The men in the movie are almost afterthoughts. They arrive to pick up one of the women for dates, but they float away, as though they are aware of their irrelevance to these women’s lives. Their life is the stage, even though few of them are working. The most important male character, producer Anthony Powell, is a leech. He uses his position to woo and seduce young women with promises of success which he more often than not leaves unfulfilled. (We never hear of Linda, his most consistent female companion, getting any work through him, though this doesn’t seem to bother her.) This is a movie about women, but for us all – in some ways a more universal version of George Cukor’s The Women. Katherine Hepburn and Ginger Rogers show us that women were never tightly contained in domesticated boxes; they worked and played like any man, though the dangers and difficulties were different.
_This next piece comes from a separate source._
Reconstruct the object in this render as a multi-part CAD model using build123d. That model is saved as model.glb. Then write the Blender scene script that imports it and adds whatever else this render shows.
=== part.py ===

Stage Door is a fast paced, fun, and, at times, tear-jerking film. Director Gregory LaCava expertly balances the comedy with the drama without ever tipping over into melodrama. The dialogue is refreshingly naturalistic, allegedly modeled after the real life banter of the actresses behind the scenes. And, in a style that would be perfected by Preston Sturges in the next few years, several conversations are conducted at the same time, keeping our ears alert for the gags as the lines overlap. This strategy informs us that we aren’t watching just another cookie-cutter movie, but an ambitious treat that sets out to make us laugh, think, groan, and, eventually, cry. That it succeeds on all counts is a triumph, making this an instant classic. That three films beat this one out for the top spots should tell us what a strong year 1937 was.